Query Objective: Find the Last Three Events a User Does Before Churning
We will limit the analysis to people who used the product the month prior to last.
1. Define churn as people who have not logged in during the last month.
CREATE VIEW churned AS ( SELECT DISTINCT(amplitude_id) FROM events123 WHERE DATE(event_time) BETWEEN '2017-01-01' AND '2017-01-31' AND amplitude_id NOT IN ( SELECT DISTINCT(amplitude_id) FROM events123 WHERE DATE(event_time) BETWEEN '2017-02-01' AND '2017-02-28' ) );
2. Fetch the last three events per user.
CREATE TEMPORARY TABLE last3 AS (SELECT * FROM (
SELECT amplitude_id, event_type, row_number() over (PARTITION BY amplitude_id ORDER BY event_time DESC)
FROM events123
WHERE event_type NOT IN ('session_start', 'session_end')
AND amplitude_id IN (
SELECT amplitude_id
FROM churned)
)
WHERE row_number <= 3
);
3. Join the tables to combine the three events into one row.

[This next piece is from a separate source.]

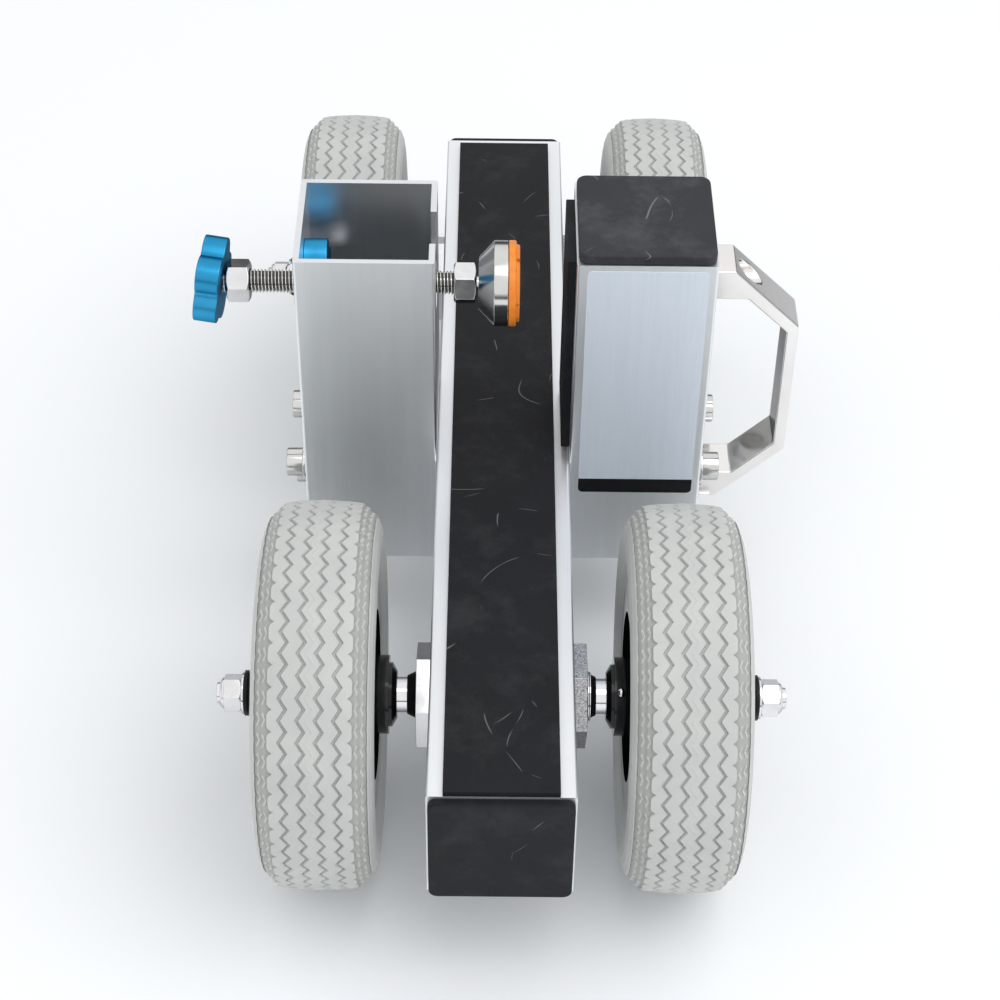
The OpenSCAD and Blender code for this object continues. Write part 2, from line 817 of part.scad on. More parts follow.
module foot_pad() {
    r = foot_pad_d / 2;
    step = 0.5;
    groove = [14.5, 16.5, 1.8];
    color(orange) on_x(cup_front, clamp_y, clamp_z) rotate_extrude() polygon([
        [0, 0], [r - 2, 0], [r - 2, step], [r, step], [r, foot_pad_t - 2], [r - 1.5, foot_pad_t - 0.4],
        [r - 3, foot_pad_t], [groove[1], foot_pad_t], [groove[1], foot_pad_t - groove[2]],
        [groove[0], foot_pad_t - groove[2]], [groove[0], foot_pad_t], [0, foot_pad_t]
    ]);
}

main_beam();
beam_top_pad();
front_end_pad();
rear_end_pad();
left_post();
right_post();
right_post_cap();
jaw_pad();
anchor_block();
post_sleeves();
post_bolts();
bolt_washers();
handle();
handle_screws();
front_axle();
rear_axle();
front_axle_housing();
rear_axle_housing();
housing_nuts();
axle_seals();
axle_nuts();
axle_buffers();
axle_washers();
bearing_inner_rings();
bearing_spacers();
thrust_star_nut();
stop_bolt();
stop_nut();
rod_guide();
clamp_screw();
clamp_knob();
knob_jam_nut();
foot_jam_nut();
socket_liner();
socket_ring();
foot_cup();
foot_pad();
at_wheel(-1, front) tyre();  // front_left_tyre
at_wheel(-1, front) rim();  // front_left_rim
at_wheel(-1, front) bearings();  // front_left_bearings
at_wheel(-1, front) dust_caps();  // front_left_dust_caps
at_wheel(1, front) tyre();  // front_right_tyre
at_wheel(1, front) rim();  // front_right_rim
at_wheel(1, front) bearings();  // front_right_bearings
at_wheel(1, front) dust_caps();  // front_right_dust_caps
at_wheel(-1, rear) tyre();  // rear_left_tyre
at_wheel(-1, rear) rim();  // rear_left_rim
at_wheel(-1, rear) bearings();  // rear_left_bearings
at_wheel(-1, rear) dust_caps();  // rear_left_dust_caps
at_wheel(1, rear) tyre();  // rear_right_tyre
at_wheel(1, rear) rim();  // rear_right_rim
at_wheel(1, rear) bearings();  // rear_right_bearings
at_wheel(1, rear) dust_caps();  // rear_right_dust_caps
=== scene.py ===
import math

import bmesh
import bpy
from mathutils import Matrix, Vector


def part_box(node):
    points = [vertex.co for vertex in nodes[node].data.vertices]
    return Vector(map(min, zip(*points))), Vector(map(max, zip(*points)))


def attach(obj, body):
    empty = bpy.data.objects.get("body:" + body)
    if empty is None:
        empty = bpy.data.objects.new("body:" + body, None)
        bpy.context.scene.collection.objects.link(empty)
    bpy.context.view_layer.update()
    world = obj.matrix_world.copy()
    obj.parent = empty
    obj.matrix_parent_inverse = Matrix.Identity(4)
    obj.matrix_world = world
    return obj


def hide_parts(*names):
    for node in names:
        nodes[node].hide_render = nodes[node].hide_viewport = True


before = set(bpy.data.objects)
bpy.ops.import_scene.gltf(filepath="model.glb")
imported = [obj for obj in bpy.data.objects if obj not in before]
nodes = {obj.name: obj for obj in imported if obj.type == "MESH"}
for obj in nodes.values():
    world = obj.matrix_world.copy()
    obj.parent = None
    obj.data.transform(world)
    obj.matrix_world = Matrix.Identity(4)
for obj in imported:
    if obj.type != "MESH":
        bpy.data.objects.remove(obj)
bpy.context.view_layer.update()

mm = 0.001  # sizes are in millimetres, and Blender's unit is the metre
wheelNames = ["front_left", "front_right", "rear_left", "rear_right"]
# weld is a distance and flat is in degrees; a flatWeight over 50 favours the large faces
meshSettings = {"weld": 0.002, "flat": 0.4, "flatWeight": 90}


# Meshes

def addObject(name, mesh):
    piece = bpy.data.objects.new(name, mesh)
    bpy.context.scene.collection.objects.link(piece)
    return piece


def toMesh(bm, name):
    mesh = bpy.data.meshes.new(name)
    bm.to_mesh(mesh)
    bm.free()
    return mesh


def markSharp(mesh, degrees):
    # smooth faces, with sharp edges where the surface turns
    bm = bmesh.new()
    bm.from_mesh(mesh)
    for face in bm.faces:
        face.smooth = True
    for edge in bm.edges:
        edge.smooth = len(edge.link_faces) != 2 or edge.calc_face_angle() < math.radians(degrees)
    bm.to_mesh(mesh)
    bm.free()


def bake(piece):
    # the evaluated piece becomes a plain mesh with no modifiers
    bpy.context.view_layer.update()
    graph = bpy.context.evaluated_depsgraph_get()
    mesh = bpy.data.meshes.new_from_object(piece.evaluated_get(graph))
    piece.modifiers.clear()
    piece.data = mesh


def settle(piece, degrees=40):
    # large faces stay flat beside their rounded edges
    bake(piece)
    markSharp(piece.data, degrees)
    weighted = piece.modifiers.new("shading", "WEIGHTED_NORMAL")
    weighted.keep_sharp = True
    weighted.weight = meshSettings["flatWeight"]
    bake(piece)
    return piece


def roundEdges(piece, width, segments=2, angle=32, degrees=40):
    bevel = piece.modifiers.new("edges", "BEVEL")
    bevel.width = width * mm
    bevel.segments = segments
    bevel.limit_method = "ANGLE"
    bevel.angle_limit = math.radians(angle)
    bevel.use_clamp_overlap = False
    return settle(piece, degrees)


def setMaterial(piece, material):
    piece.data.materials.clear()
    piece.data.materials.append(material)


def softCopy(name, body, material, cadNames, width, segments=2, angle=32, degrees=40, place=None):
    # a copy of CAD nodes with their edges rounded; place, where given, moves each point, in millimetres
    bm = bmesh.new()
    for cadName in cadNames:
        bm.from_mesh(nodes[cadName].data)
    if place:
        for vert in bm.verts:
            vert.co = place(vert.co / mm) * mm
    flat = math.radians(meshSettings["flat"])
    bmesh.ops.remove_doubles(bm, verts=bm.verts, dist=meshSettings["weld"] * mm)
    bmesh.ops.dissolve_limit(bm, angle_limit=flat, verts=bm.verts, edges=bm.edges)
    piece = roundEdges(addObject(name, toMesh(bm, name)), width, segments, angle, degrees)
    finishPiece(piece, body, material, cadNames)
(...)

CREATE VIEW last3joined AS ( SELECT a.amplitude_id, a.event_type AS e1, b.event_type AS e2, c.event_type AS e3 FROM (SELECT * FROM last3 WHERE row_number=1) AS a JOIN (SELECT * FROM last3 WHERE row_number=2) AS b ON a.amplitude_id = b.amplitude_id JOIN (SELECT * FROM last3 WHERE row_number=3) AS c ON a.amplitude_id = c.amplitude_id );
4. What were the last three events before the user churned?
SELECT e1 || ',' || e2 || ',' || e3 AS last3, COUNT(*) FROM last3joined GROUP BY last3 ORDER BY count DESC;
Explanation
This query shows the last three events users did out of the set of users who were active in January but not active in February. The red text of the query above should be adjusted to your specific case.